Une polémique étonnante a enflammé la presse et les réseaux sociaux la semaine dernière : la ministre de la santé, Agnès Buzyn, aurait voulu bannir la cigarette des films français.
Dans un débat parlementaire, elle a déclaré : « Je veux qu’on ait une action ferme là-dessus. Je ne comprends pas l’importance de la cigarette dans le cinéma français. » Elle ajoute qu’il faut « dénormaliser » l’image du tabac dans la société.
Cette prise de position a tout de suite provoqué une grosse colère des défenseurs de la « liberté de création ». Pourtant, sur ce sujet grave, c’est bien la ministre qui fait preuve de créativité.
La polémique est apparue très rapidement. La position de la ministre est moquée, voir carrément caricaturée.
Agnès Buzyn est même obligée de préciser sur twitter : « Je n’ai jamais envisagé ni évoqué l’interdiction de la cigarette au cinéma ni dans aucune autre œuvre artistique. La liberté de création doit être garantie. »
Ce qu’a dit Agnès Buzyn est pourtant loin d’être insensé.
D’abord, un constat : le tabac arrive en tête de toutes les causes de cancers. Selon l’INSEE, en France, il cause environ 200 morts par jour. Aujourd’hui, 200 personnes vont mourir parce qu’elles fument.
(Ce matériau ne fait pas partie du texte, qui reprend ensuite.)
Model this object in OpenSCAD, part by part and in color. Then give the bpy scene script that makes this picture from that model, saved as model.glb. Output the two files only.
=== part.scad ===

Tic tac.
La déclaration des droits de l’homme dit : « La liberté consiste à pouvoir faire tout ce qui ne nuit pas à autrui. » Et la liberté de création ? C’est un vrai débat.
Sans vouloir prendre un ton moralisateur, et sûrement contre productif, on peut dire que le fumeur ne met pas seulement sa vie en jeu : il y a aussi dans l’équation ses proches qui l‘aiment et qui vont vivre de sales moments en sa compagnie, ou ses enfants qui vont se retrouver orphelins à un âge où l’on n’est pas censé l’être.
Et puis il y a la collectivité qui va devoir le prendre en charge. On râle souvent contre les laboratoires qui s’enrichissent en vendant des vaccins ; mais ce sont des cacahouètes par rapport au coût des médicaments anticancéreux. Selon l’institut national du cancer, « leur impact budgétaire prévisible est même susceptible d’interroger la capacité des systèmes de protection sociale Français à maintenir un accès à l’innovation et aux meilleurs traitements pour tous les patients. ». Traduction : la sécu ne pourra peut-être bientôt plus payer pour tout le monde. Et ça, ce n’est pas du cinéma. Mais revenons aux films.
Après avoir parlé d’amour et de gros sous, parlons psychologie et sociologie. Au cinéma, quelqu’un de beau, de drôle, d’intéressant, doit fumer. Marion Cotillard ou Jean Dujardin clope au bec, c’est simplement logique. On ne peut pas dire le contraire, sinon on est contre la liberté de création.
C’est facile de rire dans un tweet, c’est moins facile d’ouvrir des livres. Mais puisque nous avons 5 minutes, allons y : intéressons nous à « l’influence sociale ». Ok, nous allons ici nous contenter de la page Wikipédia (mais ceux qui veulent aller plus loin peuvent lire ceci ou même cela, vous verrez c’est passionnant.) : « L’influence sociale ou la pression sociale est l’influence exercée par un individu ou un groupe sur chacun de ses membres dont le résultat est d’imposer des normes dominantes en matière d’attitude et de comportement. »
En gros, quand certains parlent pour le cinéma de « liberté de création », la sociologie leur répond « conformisme ».
Selon nos twittos offusqués, ce qui est acceptable, c’est la consommation de produits éminemment nocifs, vendus par une industrie sans scrupule. Etre libre et créatif, c’est participer à ce commerce mortifère sans se poser de question.
Alors, oui, il est urgent de « dénormaliser » l’usage du tabac, d’en finir avec l’image encore solide du ténébreux cowboy américain, de reconnaître l’influence de lobbys qui n’ont rien de glamour, et d’arrêter de caricaturer ceux qui prennent position dans l’intérêt général.
Il ne faut pas interdire la cigarette dans les films, évidement ; mais il faut aussi prendre conscience de notre accoutumance.
Un seul adolescent qui ne commencerait pas à fumer après avoir vu un acteur le faire dans un film, ce serait déjà une victoire. Ce serait déjà une vie sauvée. Il en reste encore 199 aujourd’hui.